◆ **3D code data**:

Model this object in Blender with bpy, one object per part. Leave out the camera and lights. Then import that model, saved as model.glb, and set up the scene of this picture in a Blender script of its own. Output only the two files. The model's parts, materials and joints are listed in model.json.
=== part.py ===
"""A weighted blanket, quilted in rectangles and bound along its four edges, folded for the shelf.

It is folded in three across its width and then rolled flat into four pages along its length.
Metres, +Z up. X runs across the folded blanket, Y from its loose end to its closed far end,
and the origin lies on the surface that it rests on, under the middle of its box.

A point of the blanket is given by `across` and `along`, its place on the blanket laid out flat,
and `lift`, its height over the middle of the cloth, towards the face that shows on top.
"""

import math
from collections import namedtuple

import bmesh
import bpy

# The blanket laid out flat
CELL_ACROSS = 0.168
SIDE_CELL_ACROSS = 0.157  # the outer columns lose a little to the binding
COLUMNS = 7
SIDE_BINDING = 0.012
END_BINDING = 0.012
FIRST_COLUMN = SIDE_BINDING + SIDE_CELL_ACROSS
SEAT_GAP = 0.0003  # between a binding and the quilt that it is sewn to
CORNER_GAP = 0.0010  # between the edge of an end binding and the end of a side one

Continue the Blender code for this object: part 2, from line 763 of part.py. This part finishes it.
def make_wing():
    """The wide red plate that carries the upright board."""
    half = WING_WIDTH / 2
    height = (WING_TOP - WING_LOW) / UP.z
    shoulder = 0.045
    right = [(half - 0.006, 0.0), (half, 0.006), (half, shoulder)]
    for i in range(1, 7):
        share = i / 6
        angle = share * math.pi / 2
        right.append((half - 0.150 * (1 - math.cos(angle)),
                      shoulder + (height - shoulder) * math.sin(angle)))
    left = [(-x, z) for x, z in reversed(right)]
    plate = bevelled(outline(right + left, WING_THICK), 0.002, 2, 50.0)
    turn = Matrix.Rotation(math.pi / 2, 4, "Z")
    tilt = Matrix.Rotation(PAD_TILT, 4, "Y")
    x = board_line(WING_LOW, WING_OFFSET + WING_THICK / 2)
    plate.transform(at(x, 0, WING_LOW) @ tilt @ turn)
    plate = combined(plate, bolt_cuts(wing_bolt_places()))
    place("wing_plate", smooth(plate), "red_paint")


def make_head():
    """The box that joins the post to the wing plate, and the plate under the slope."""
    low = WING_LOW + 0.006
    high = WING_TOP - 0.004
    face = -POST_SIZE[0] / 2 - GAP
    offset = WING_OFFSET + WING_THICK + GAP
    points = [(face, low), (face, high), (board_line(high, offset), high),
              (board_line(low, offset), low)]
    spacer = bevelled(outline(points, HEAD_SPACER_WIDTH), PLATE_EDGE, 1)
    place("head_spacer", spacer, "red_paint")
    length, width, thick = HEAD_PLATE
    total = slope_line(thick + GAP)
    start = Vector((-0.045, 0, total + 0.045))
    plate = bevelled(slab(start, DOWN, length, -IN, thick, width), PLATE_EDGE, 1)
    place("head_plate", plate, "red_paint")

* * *

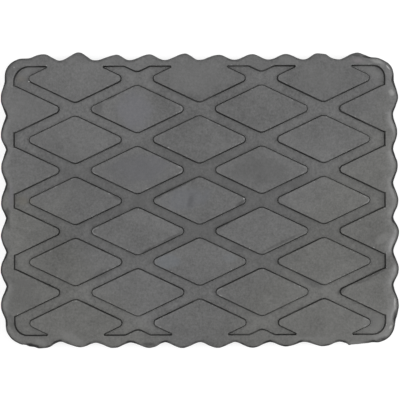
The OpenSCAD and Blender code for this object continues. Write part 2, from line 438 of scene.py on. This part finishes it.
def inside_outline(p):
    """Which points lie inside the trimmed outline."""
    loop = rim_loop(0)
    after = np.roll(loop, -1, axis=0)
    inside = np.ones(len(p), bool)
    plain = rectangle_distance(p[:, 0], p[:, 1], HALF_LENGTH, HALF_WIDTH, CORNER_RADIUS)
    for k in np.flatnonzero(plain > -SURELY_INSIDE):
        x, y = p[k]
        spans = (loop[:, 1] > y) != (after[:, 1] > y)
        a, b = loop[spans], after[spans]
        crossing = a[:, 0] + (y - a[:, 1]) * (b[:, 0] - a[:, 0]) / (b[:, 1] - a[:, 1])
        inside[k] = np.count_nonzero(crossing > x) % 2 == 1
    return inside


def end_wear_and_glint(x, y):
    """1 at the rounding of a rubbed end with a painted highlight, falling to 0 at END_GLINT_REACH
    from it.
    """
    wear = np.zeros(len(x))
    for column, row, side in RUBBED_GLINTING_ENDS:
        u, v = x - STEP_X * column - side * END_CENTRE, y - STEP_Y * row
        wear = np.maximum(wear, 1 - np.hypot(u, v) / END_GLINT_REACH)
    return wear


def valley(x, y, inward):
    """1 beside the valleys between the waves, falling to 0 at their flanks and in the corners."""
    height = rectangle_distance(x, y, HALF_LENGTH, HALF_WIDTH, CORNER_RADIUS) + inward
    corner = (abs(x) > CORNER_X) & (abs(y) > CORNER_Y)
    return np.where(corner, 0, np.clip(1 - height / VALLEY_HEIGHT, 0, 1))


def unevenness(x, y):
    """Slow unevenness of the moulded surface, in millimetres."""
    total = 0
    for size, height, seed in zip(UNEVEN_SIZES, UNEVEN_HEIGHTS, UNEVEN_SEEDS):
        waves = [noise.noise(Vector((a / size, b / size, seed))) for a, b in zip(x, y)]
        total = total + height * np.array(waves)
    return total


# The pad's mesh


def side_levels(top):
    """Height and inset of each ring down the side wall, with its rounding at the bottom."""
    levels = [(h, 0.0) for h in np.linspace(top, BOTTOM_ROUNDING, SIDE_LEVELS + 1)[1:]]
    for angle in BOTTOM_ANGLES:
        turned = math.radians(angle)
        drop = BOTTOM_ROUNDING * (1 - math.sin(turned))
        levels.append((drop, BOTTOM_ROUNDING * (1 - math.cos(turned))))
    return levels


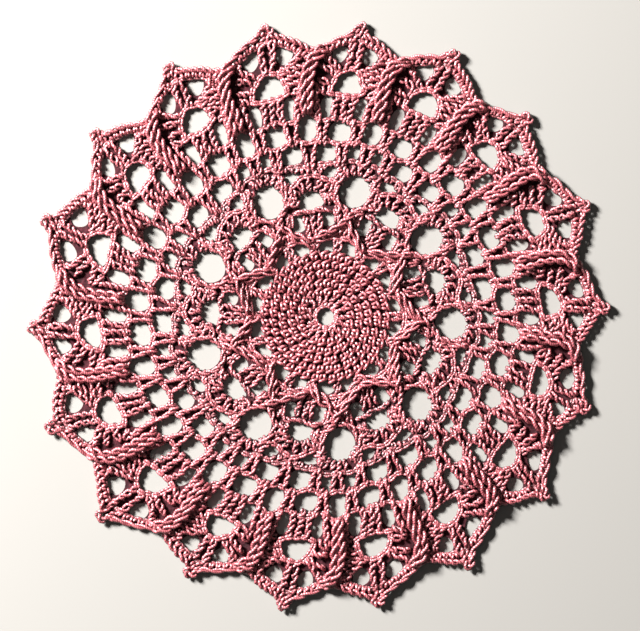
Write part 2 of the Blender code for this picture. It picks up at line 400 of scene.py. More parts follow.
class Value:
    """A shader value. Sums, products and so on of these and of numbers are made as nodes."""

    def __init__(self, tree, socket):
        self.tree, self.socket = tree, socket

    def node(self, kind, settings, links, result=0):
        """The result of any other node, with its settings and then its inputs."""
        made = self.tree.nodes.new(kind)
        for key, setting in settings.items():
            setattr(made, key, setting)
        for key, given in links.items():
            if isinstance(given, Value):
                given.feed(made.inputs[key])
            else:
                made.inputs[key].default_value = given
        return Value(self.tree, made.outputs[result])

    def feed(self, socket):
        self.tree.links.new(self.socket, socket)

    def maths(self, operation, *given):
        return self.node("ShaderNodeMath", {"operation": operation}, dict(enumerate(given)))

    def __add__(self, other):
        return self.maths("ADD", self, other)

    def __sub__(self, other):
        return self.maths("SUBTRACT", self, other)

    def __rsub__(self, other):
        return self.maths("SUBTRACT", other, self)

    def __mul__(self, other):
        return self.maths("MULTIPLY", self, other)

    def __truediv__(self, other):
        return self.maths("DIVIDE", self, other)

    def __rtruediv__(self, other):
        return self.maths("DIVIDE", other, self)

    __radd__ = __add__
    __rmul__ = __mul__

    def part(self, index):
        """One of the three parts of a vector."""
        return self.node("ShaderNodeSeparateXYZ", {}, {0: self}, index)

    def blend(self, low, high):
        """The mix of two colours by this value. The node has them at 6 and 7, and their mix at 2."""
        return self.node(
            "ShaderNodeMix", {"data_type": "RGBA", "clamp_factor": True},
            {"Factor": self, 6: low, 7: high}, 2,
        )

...

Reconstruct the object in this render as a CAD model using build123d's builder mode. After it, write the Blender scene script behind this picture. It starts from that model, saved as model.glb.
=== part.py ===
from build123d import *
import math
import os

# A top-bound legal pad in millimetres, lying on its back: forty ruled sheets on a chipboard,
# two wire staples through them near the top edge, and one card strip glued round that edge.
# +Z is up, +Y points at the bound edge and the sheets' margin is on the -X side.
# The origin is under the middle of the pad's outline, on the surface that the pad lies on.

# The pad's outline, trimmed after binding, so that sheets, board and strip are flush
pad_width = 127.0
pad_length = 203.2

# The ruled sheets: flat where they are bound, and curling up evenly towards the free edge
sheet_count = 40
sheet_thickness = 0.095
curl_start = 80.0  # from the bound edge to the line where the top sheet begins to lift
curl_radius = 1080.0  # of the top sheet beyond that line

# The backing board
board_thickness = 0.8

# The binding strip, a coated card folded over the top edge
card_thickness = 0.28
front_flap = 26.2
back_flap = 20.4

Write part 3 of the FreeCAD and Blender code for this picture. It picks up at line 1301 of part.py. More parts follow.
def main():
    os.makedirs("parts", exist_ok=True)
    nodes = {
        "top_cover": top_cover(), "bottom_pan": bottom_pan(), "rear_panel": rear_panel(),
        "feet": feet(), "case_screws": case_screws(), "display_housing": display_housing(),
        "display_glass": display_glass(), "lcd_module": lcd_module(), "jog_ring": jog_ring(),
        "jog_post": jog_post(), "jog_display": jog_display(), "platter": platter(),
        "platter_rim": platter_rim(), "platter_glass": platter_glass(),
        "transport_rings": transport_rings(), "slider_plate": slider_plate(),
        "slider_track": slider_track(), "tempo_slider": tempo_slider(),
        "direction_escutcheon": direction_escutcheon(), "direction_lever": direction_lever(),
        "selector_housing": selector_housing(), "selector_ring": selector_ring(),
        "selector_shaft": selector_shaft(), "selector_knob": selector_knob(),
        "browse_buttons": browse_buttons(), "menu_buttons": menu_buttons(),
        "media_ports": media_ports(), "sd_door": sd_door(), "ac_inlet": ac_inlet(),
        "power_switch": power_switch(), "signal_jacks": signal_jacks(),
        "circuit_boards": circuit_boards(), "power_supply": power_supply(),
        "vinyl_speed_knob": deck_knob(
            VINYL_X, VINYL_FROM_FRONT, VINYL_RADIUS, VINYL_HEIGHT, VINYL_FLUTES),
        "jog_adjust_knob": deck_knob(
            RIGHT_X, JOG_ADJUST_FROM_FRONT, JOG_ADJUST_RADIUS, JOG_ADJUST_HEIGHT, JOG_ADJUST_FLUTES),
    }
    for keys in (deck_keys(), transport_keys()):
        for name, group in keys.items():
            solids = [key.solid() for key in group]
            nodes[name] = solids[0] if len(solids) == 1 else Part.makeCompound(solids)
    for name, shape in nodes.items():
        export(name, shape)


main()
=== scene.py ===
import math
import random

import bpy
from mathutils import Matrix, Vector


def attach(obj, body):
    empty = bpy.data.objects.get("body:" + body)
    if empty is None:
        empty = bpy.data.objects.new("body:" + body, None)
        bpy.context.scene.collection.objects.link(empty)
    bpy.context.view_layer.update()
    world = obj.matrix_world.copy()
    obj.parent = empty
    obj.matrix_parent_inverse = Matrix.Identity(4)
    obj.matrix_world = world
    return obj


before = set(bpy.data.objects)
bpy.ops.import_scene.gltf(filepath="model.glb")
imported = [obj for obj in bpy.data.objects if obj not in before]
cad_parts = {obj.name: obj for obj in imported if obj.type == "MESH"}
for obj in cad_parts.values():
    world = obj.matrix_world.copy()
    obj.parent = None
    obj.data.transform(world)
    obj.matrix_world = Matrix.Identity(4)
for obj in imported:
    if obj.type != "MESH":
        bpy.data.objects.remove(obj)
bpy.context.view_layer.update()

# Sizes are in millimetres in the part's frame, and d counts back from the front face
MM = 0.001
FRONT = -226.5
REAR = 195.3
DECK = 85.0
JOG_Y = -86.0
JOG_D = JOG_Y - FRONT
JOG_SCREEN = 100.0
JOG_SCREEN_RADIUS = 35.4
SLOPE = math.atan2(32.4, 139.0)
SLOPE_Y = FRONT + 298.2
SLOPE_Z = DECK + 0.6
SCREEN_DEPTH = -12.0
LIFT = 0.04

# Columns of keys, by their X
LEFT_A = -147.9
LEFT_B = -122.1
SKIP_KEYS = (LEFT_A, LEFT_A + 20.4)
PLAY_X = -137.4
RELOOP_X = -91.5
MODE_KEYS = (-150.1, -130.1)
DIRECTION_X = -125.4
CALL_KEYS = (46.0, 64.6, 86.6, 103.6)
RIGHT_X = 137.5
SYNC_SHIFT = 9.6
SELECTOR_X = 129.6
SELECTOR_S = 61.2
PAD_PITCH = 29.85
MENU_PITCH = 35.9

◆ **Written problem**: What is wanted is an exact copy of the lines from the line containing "nodes[name] = solids[0]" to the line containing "bpy.data.objects.remove(obj)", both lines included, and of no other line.

◆ **Full response**:
            nodes[name] = solids[0] if len(solids) == 1 else Part.makeCompound(solids)
    for name, shape in nodes.items():
        export(name, shape)


main()
=== scene.py ===
import math
import random

import bpy
from mathutils import Matrix, Vector


def attach(obj, body):
    empty = bpy.data.objects.get("body:" + body)
    if empty is None:
        empty = bpy.data.objects.new("body:" + body, None)
        bpy.context.scene.collection.objects.link(empty)
    bpy.context.view_layer.update()
    world = obj.matrix_world.copy()
    obj.parent = empty
    obj.matrix_parent_inverse = Matrix.Identity(4)
    obj.matrix_world = world
    return obj


before = set(bpy.data.objects)
bpy.ops.import_scene.gltf(filepath="model.glb")
imported = [obj for obj in bpy.data.objects if obj not in before]
cad_parts = {obj.name: obj for obj in imported if obj.type == "MESH"}
for obj in cad_parts.values():
    world = obj.matrix_world.copy()
    obj.parent = None
    obj.data.transform(world)
    obj.matrix_world = Matrix.Identity(4)
for obj in imported:
    if obj.type != "MESH":
        bpy.data.objects.remove(obj)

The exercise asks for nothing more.